As for the economy being flattened, "I'm not saying that happens tomorrow. But I think people who make investments would take a long look and it would be a huge concern to them," Goddard said. "The fundamental, important thing to emphasize, what we are responding to is the worst of the options under consideration. They are all bad but some of the worst would have a serious impact, a devastating impact on our economy."
The video also appeared to Porter and other observers to carry an entirely different message from what CAP General Manager Brenda Burman offered in early February. At that time, she said at a press briefing that while one of the bureau's proposed alternatives would "wipe CAP off the map," she felt that people now drinking CAP water wouldn't have to worry about not getting water when they turn on their taps because Arizona has stored so much water underground to prepare for future shortages.
Said Porter: "I think it is hard to see consistency in those two messages."
The video cherry-picks the data, said David Wegner, a retired bureau engineer and environmental official who now sits on a National Academy of Sciences advisory committee on water issues. "Every organization has an objective. They pick the data that proves their point. You've got to look at the data and put it into context and see what it means."
Terry Goddard, president of the CAP governing board
Disagreeing, Goddard said that if you put the word "flatten" into the context of what's happening with CAP and the river negotiations now, "if the worst option is taken it will have very serious consequences."
Megdal also questioned a statement in the video that big CAP cuts would take water away from Arizona "that we all have a legal right to."
"I think that's a broad statement. As we all know, CAP is lower priority water. We all acknowledged when CAP was approved that we could lose all CAP water before California lost a drop. Would the federal government be taking water Arizona has a legal right to? I think that is something people could take issue with."
Porter, however, said the 1968 law authorizing CAP that put the project lowest on the priority list for getting Colorado River water in times of shortage is only one part of a broader picture involving who should have rights and access to river water.
'More for a headline'
It’s realistic to expect there will be impacts to the Arizona economy, if it's a 50% or more cut to CAP in the long run, said Brett Fleck, water resources adviser for the city of Peoria, which is northwest of Phoenix. "I'm not sure it would flatten the economy. Arizona is not completely dependent on CAP. Salt River Project is the foundation of the Phoenix metropolitan area. It was there first.
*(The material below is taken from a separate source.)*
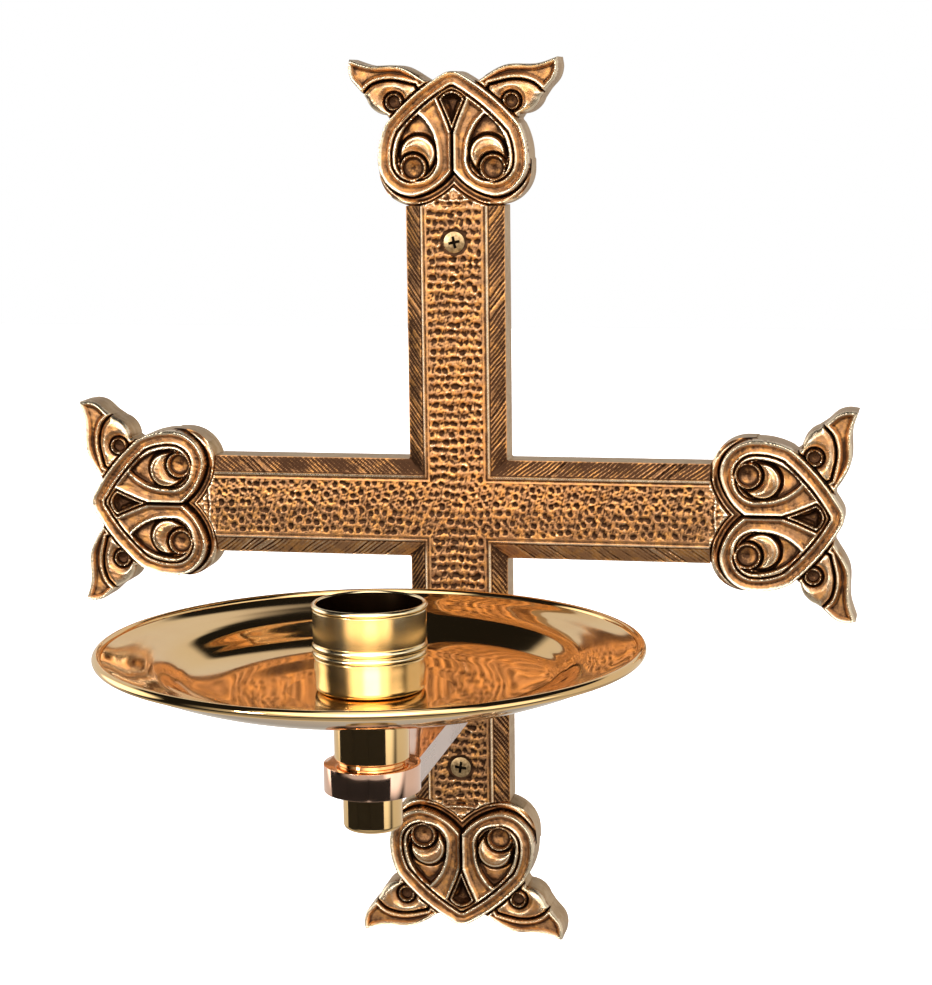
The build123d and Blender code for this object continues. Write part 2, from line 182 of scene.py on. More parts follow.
class Value:
    """A number inside a shader graph: Python operators on it add Math nodes."""

    def __init__(self, graph: "Graph", socket: bpy.types.NodeSocket) -> None:
        """Wraps an output socket of the graph."""
        self.graph = graph
        self.socket = socket

    def _math(self, operation: str, *terms: "Value | float") -> "Value":
        """The outcome of one Math node."""
        node = self.graph.add("ShaderNodeMath", {"operation": operation}, dict(enumerate(terms)))
        return Value(self.graph, node.outputs[0])

    def __add__(self, other: "Value | float") -> "Value":
        """self + other."""
        return self._math("ADD", self, other)

    def __sub__(self, other: "Value | float") -> "Value":
        """self - other."""
        return self._math("SUBTRACT", self, other)

    def __rsub__(self, other: "Value | float") -> "Value":
        """other - self."""
        return self._math("SUBTRACT", other, self)

    def __mul__(self, other: "Value | float") -> "Value":
        """self * other."""
        return self._math("MULTIPLY", self, other)

    __radd__ = __add__
    __rmul__ = __mul__

    def ramp(self, low: float, high: float) -> "Value":
        """0 below low, 1 above high, smooth between."""
        settings = {"interpolation_type": "SMOOTHSTEP"}
        node = self.graph.add("ShaderNodeMapRange", settings, {0: self, 1: low, 2: high})
        return Value(self.graph, node.outputs[0])


Colour = tuple[float, float, float]


class Graph:
    """A material's or the world's nodes, added one by one."""

    def __init__(self, owner: bpy.types.Material | bpy.types.World) -> None:
        """Clears the owner's nodes."""
        owner.use_nodes = True
        self.tree = owner.node_tree
        self.tree.nodes.clear()

    def add(self, kind: str, settings: dict | None = None, inputs: dict | None = None) -> bpy.types.Node:
        """Adds a node, sets it up, and feeds its sockets.

        Args:
            kind: the node's type.
            settings: its properties, which are set first.
            inputs: socket name or number to a value, a Value, or an output socket.

        Returns:
            The node.
        """
        node = self.tree.nodes.new(kind)
        for name, setting in (settings or {}).items():
            setattr(node, name, setting)
        for key, given in (inputs or {}).items():
            source = given.socket if isinstance(given, Value) else given
            if isinstance(source, bpy.types.NodeSocket):
                self.tree.links.new(source, node.inputs[key])
            elif isinstance(source, tuple) and len(source) == 3 and node.inputs[key].type == "RGBA":
                node.inputs[key].default_value = (*source, 1)
            else:
                node.inputs[key].default_value = source
        return node

    def noise(self, scale: float, detail: float = 3, stretch: Colour = (1, 1, 1)) -> Value:
        """Cloudy noise on Object coordinates, about 0 to 1; scale is in cycles per metre."""
        place = self.add("ShaderNodeTexCoord").outputs["Object"]
        place = self.add("ShaderNodeMapping", None, {"Vector": place, "Scale": stretch}).outputs[0]
        node = self.add("ShaderNodeTexNoise", None, {"Vector": place, "Scale": scale, "Detail": detail})
        return Value(self, node.outputs["Fac"])

    def attribute(self, name: str) -> Value:
        """What is stored on the mesh under a name; 0 where nothing is."""
        return Value(self, self.add("ShaderNodeAttribute", {"attribute_name": name}).outputs["Fac"])

    def blend(self, amount: Value, first: Colour | bpy.types.NodeSocket,
              second: Colour | bpy.types.NodeSocket) -> bpy.types.NodeSocket:
        """A colour between two colours."""
        node = self.add("ShaderNodeMix", {"data_type": "RGBA"}, {"Factor": amount, 6: first, 7: second})
        return node.outputs[2]

    def bump(self, height: Value, distance: float, strength: float) -> bpy.types.NodeSocket:
        """A normal roughened by a height, with the distance in metres."""
        inputs = {"Height": height, "Distance": distance, "Strength": strength}
        return self.add("ShaderNodeBump", None, inputs).outputs[0]

    def metal(self, **inputs: object) -> None:
        """Ends the graph in a metallic shader."""
        named = {name.replace("_", " "): given for name, given in inputs.items()}
        shader = self.add("ShaderNodeBsdfPrincipled", None, {"Metallic": 1.0, **named})
        self.add("ShaderNodeOutputMaterial", None, {"Surface": shader.outputs[0]})


# ---------------------------------------------------------------- finishes


@dataclass(frozen=True)
class AntiqueBronze:
    """Cast bronze, patinated dark in the hollows and rubbed bright on the ridges."""

    name: str = "antique_bronze"
    hollow: Colour = (0.052, 0.024, 0.012)
    body: Colour = (0.43, 0.215, 0.095)
    glint: Colour = (0.62, 0.29, 0.09)
    ridge: Colour = (0.93, 0.76, 0.53)
    side: Colour = (0.62, 0.45, 0.26)
    dull: Colour = (0.45, 0.29, 0.14)

    def make(self) -> bpy.types.Material:
        """The material: a stored attribute says how rubbed a place is, lowered on the cross's bevels by
        painted shade, and "plain" marks the sides.
        """
        material = bpy.data.materials.new(self.name)
        g = Graph(material)
        wear_and_painted_shade = g.attribute("wear_and_painted_shade")
        plain = g.attribute("plain")
        cloud = g.noise(60, 4)
        grain = g.noise(1500, 5)
        blotch = g.noise(240, 3)
        uneven = (cloud - 0.5) * 0.20 + (grain - 0.5) * 0.34 + (blotch - 0.5) * 0.22
        # The stored rubbing is real wear, and on the cross's bevels also painted shade and painted light.
        rubbed = wear_and_painted_shade * (1 - plain) + 0.45 * plain + uneven
        warm = g.blend(blotch.ramp(0.42, 0.66), self.body, self.glint)
        tone = g.blend(rubbed.ramp(0.10, 0.42), self.hollow, warm)
        tone = g.blend(rubbed.ramp(0.54, 0.95), tone, self.ridge)
        sand = g.blend((cloud + blotch).ramp(0.75, 1.25), self.side, self.dull)
        tone = g.blend(plain * 0.9, tone, sand)
        rough = 0.44 - 0.20 * rubbed.ramp(0.3, 0.85) + (grain - 0.5) * 0.20
        normal = g.bump(g.noise(2600, 3) + 0.8 * g.noise(700, 3), 0.00022, 0.5)
        g.metal(Base_Color=tone, Roughness=rough, Normal=normal)
        return material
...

"I understand the point that's being made. There’s a real connection between CAP supplies and Arizona's economic vitality and potential. But I think tying those two things together in a sweeping statement is maybe more for a headline than a policy paper," Fleck said.
UA economist George Frisvold said he couldn't comment in any detail on the CAP video because it doesn't define "flatten" and it wasn't accompanied by an analysis to back the point up.
But Jeffrey Silvertooth, a UA environmental science professor, said he agreed with the video's warning about economic flattening, based on what's happened in Pinal County since CAP water was completely cut to its farmers in 2022 and 2023.
Since then, about half the farmland in two major irrigation districts in Pinal County has been fallowed, and many of the farmers have left the business and not settled on a future course, he said. Or, they may move elsewhere to farm, said Silvertooth, who has worked with farmers there for many years.
"It's been a real quandary for them. There's been a lot of stress for those communities," Silvertooth said.